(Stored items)
* * * * * * * * *

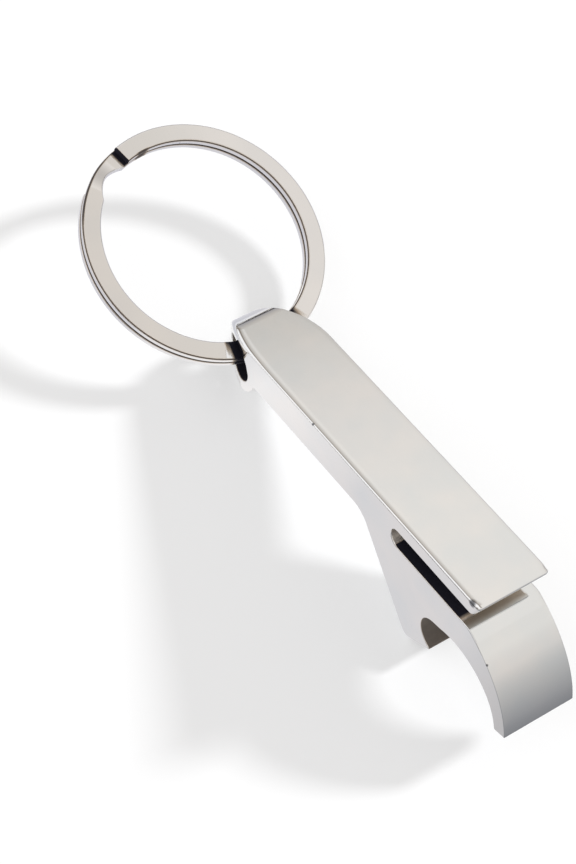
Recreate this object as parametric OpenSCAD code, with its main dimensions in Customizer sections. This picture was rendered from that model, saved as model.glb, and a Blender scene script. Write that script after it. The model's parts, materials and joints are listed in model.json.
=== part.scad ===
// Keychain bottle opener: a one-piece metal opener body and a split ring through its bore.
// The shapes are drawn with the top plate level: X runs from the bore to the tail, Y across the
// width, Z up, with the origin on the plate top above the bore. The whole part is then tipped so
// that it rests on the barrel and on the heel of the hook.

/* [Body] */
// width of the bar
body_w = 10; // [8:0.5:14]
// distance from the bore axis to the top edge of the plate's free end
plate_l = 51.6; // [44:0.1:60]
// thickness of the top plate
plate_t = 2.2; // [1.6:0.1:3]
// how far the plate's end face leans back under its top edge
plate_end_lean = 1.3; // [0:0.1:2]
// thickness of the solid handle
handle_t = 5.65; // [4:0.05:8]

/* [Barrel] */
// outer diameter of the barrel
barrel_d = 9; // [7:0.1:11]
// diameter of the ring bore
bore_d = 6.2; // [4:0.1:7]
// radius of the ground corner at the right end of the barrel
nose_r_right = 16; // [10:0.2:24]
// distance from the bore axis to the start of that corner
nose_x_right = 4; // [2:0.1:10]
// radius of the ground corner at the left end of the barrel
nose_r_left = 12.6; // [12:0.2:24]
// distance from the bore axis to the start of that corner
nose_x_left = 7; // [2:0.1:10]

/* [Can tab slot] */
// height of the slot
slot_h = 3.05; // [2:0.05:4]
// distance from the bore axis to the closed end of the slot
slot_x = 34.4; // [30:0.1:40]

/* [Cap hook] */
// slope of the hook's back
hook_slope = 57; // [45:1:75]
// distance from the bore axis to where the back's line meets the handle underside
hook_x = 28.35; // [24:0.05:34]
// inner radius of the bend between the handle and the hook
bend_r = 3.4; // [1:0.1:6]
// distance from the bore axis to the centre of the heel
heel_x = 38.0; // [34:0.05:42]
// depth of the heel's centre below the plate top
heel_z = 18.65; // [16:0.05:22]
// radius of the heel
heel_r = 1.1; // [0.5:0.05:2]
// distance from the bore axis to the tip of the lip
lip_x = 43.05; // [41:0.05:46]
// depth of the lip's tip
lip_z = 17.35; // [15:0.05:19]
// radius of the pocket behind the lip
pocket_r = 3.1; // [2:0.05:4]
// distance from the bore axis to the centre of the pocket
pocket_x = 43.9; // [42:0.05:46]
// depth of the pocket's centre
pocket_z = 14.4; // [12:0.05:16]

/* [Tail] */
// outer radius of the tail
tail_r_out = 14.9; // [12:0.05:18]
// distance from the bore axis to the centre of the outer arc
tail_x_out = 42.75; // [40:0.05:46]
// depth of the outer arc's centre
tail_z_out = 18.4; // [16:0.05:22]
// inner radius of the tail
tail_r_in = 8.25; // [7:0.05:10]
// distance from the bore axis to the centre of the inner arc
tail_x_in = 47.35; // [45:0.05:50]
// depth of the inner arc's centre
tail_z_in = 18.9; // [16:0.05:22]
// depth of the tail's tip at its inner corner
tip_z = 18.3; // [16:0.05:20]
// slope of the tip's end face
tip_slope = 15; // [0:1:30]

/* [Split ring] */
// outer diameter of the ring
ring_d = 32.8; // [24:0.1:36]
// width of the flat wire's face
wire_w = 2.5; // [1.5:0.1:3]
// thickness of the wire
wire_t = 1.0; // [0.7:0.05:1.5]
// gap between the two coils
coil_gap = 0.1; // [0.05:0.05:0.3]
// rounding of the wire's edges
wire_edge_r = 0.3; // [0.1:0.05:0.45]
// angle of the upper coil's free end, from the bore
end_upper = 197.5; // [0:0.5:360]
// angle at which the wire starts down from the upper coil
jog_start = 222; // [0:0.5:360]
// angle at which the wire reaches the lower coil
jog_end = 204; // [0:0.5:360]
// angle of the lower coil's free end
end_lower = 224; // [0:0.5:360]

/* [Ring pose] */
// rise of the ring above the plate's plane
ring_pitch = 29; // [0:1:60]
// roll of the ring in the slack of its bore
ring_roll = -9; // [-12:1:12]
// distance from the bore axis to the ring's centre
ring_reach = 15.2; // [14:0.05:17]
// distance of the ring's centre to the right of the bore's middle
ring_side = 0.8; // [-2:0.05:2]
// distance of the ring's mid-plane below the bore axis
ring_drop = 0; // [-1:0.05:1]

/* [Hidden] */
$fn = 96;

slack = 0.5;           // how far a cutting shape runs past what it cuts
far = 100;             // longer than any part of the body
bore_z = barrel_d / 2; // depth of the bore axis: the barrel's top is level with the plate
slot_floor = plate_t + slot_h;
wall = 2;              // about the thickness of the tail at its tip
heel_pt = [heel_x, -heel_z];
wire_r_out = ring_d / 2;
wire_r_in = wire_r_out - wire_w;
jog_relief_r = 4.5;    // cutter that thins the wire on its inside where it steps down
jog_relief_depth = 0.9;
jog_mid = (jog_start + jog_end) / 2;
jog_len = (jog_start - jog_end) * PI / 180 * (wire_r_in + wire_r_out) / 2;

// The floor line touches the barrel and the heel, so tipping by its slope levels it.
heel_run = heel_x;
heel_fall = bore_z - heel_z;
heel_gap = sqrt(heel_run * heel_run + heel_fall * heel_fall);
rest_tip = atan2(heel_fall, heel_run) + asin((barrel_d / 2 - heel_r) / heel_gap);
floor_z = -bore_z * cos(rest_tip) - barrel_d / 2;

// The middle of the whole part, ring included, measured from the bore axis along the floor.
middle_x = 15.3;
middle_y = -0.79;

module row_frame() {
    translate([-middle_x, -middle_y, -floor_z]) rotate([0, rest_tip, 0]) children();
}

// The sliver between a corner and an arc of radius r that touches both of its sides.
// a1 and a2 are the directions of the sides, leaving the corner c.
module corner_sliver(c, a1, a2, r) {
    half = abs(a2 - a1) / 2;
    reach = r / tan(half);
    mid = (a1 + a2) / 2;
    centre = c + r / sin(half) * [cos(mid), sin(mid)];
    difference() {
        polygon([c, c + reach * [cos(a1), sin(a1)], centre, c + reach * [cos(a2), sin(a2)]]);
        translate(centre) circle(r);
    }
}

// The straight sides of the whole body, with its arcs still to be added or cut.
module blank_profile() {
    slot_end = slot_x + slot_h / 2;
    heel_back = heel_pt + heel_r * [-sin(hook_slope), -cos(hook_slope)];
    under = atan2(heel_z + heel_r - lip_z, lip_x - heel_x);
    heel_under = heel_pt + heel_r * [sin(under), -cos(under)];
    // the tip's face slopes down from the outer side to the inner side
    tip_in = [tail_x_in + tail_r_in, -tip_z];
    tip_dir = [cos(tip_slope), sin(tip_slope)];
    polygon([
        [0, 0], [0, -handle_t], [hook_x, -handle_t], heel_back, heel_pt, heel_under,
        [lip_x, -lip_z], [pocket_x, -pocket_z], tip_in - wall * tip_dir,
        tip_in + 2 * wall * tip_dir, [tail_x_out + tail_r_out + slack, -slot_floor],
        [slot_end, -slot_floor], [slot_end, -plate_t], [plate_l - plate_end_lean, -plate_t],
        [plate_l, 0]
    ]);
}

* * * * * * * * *

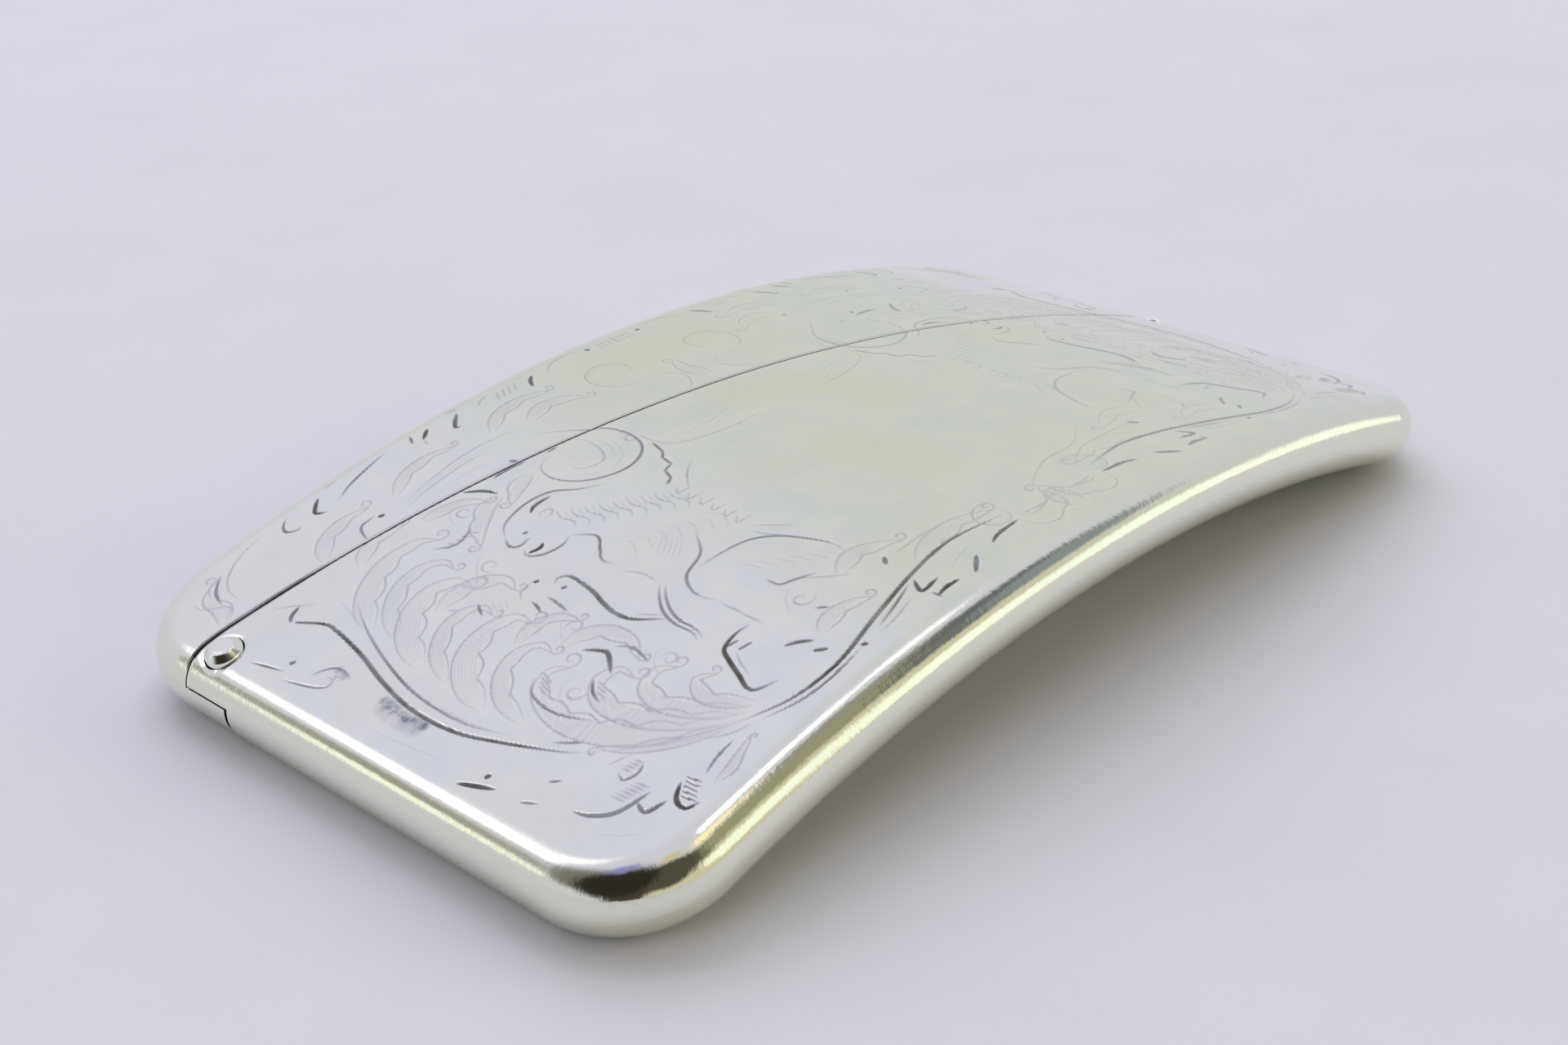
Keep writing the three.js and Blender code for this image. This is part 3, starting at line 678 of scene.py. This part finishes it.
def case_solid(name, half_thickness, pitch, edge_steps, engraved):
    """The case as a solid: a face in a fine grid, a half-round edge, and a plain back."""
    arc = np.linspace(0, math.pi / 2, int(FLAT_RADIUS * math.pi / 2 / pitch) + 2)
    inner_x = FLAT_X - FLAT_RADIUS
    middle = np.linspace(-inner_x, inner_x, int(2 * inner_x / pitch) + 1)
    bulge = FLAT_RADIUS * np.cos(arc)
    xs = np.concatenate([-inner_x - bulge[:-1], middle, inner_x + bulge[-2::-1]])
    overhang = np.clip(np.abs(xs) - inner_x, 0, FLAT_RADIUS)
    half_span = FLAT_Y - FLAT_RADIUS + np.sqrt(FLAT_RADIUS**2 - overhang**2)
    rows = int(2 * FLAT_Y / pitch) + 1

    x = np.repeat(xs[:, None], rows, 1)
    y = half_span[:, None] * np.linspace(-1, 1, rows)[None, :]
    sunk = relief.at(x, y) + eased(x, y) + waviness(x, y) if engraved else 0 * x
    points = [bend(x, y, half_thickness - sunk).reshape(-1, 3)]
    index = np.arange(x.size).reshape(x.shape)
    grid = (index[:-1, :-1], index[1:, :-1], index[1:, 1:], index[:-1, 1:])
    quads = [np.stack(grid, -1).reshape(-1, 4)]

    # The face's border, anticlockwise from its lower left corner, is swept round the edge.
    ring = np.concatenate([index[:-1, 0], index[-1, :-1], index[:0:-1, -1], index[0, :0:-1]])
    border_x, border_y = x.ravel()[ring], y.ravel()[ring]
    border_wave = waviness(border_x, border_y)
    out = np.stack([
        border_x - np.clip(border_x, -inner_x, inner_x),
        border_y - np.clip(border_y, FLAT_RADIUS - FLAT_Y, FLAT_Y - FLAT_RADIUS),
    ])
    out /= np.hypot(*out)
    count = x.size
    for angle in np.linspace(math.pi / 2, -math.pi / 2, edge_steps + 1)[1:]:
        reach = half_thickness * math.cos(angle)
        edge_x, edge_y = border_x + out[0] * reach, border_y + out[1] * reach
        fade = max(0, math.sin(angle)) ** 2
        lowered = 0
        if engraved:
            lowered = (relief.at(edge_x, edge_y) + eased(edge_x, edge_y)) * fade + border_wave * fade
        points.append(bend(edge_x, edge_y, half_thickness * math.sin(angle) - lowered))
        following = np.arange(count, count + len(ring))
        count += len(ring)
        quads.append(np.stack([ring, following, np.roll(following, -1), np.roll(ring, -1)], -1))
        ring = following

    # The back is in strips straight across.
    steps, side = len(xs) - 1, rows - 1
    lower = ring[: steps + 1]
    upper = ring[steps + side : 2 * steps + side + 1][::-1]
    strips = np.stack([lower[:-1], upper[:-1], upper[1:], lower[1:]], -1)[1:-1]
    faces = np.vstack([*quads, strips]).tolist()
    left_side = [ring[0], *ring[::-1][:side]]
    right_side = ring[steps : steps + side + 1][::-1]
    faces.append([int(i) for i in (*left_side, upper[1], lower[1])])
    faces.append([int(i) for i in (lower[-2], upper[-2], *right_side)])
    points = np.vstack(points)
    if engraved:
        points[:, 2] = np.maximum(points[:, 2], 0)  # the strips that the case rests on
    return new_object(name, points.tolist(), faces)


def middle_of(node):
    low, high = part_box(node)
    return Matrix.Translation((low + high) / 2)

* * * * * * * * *

§ **Task statement**: Exactly the lines from the line with "Keep writing the" to the line with "quads = [np.stack(grid, -1).reshape(-1, 4)]", both included, are to be extracted, and no others.

§ **Finished answer**:
Keep writing the three.js and Blender code for this image. This is part 3, starting at line 678 of scene.py. This part finishes it.
def case_solid(name, half_thickness, pitch, edge_steps, engraved):
    """The case as a solid: a face in a fine grid, a half-round edge, and a plain back."""
    arc = np.linspace(0, math.pi / 2, int(FLAT_RADIUS * math.pi / 2 / pitch) + 2)
    inner_x = FLAT_X - FLAT_RADIUS
    middle = np.linspace(-inner_x, inner_x, int(2 * inner_x / pitch) + 1)
    bulge = FLAT_RADIUS * np.cos(arc)
    xs = np.concatenate([-inner_x - bulge[:-1], middle, inner_x + bulge[-2::-1]])
    overhang = np.clip(np.abs(xs) - inner_x, 0, FLAT_RADIUS)
    half_span = FLAT_Y - FLAT_RADIUS + np.sqrt(FLAT_RADIUS**2 - overhang**2)
    rows = int(2 * FLAT_Y / pitch) + 1

    x = np.repeat(xs[:, None], rows, 1)
    y = half_span[:, None] * np.linspace(-1, 1, rows)[None, :]
    sunk = relief.at(x, y) + eased(x, y) + waviness(x, y) if engraved else 0 * x
    points = [bend(x, y, half_thickness - sunk).reshape(-1, 3)]
    index = np.arange(x.size).reshape(x.shape)
    grid = (index[:-1, :-1], index[1:, :-1], index[1:, 1:], index[:-1, 1:])
    quads = [np.stack(grid, -1).reshape(-1, 4)]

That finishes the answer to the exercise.